Well, that was fun! OpenAI gave an update on Monday with some live demos that were pretty special. Loads to unpack, so lets dive in…

OpenAI, the company behind ChatGPT, gave an update on Monday with lots of announcements and demonstrations of new capabilities. It seems that every week something happens that is jaw dropping as teams from the main AI companies slave away to create incredible enhancements to a technology that is already amazing. And here is the thing: the AI that we have today is the absolute worst it will ever be going forward!

So, what’s new? Well, probably the most important thing is that the latest model demonstrated. ChatGPT-4o has been made available to every class of user, including free users! Absolutely no excuse for downloading the ChatGPT app and selecting 4o to get going. Please commit to trying it if you haven’t already. For paid users over the coming weeks much of what was demostrated will be gradually released.

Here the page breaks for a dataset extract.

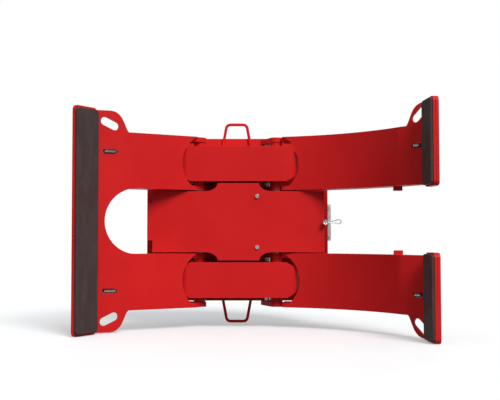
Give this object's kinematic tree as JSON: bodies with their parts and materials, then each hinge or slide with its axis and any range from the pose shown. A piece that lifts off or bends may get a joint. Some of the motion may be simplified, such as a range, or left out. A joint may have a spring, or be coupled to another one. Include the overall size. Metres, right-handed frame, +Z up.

Second thing is that the ‘o’ in ChatGPT-4o stands for ‘omni’ which effectively means that it is now (or will be when released over the next couple of weeks) completely multimodal - it can accept inputs via text, speech, video, document, photo, you name it, this model can understand it. It also means that this model can talk back to you and see what you allow it to see via your camera, and react in real time and with what sounds like real emotion!

What follows are some clips from the demos on Monday that showcase some of the capabilities of ChatGPT-4o.

Here’s voice mode in action. It seems that they have solved the annoying lag when using AI models to now have it very humanlike and realtime:

Live demo of GPT-4o realtime conversational speech
— OpenAI (@OpenAI)
9:23 PM • May 13, 2024

Next up, we have a demo of emotion and voice variation:

Live demo of GPT-4o voice variation
— OpenAI (@OpenAI)
9:23 PM • May 13, 2024

One of the coolest things this model is capable of is actually seeing and reasoning. Have a look:

Live audience request for GPT-4o vision capabilities
— OpenAI (@OpenAI)
9:23 PM • May 13, 2024

Here’s another great use case of the vision capabilities:

@BeMyEyes with GPT-4o
— OpenAI (@OpenAI)
6:39 PM • May 13, 2024

Finally, here is a link to the full event. It lasts less than 30 minutes and showcases much more than I have found clips for here. This model does tutoring, realtime translation and so much more, all of which are showcased in this demo. Enjoy!

As soon as I get access to the new features, I’ll be sure to report on them here. Until then, enjoy the new model…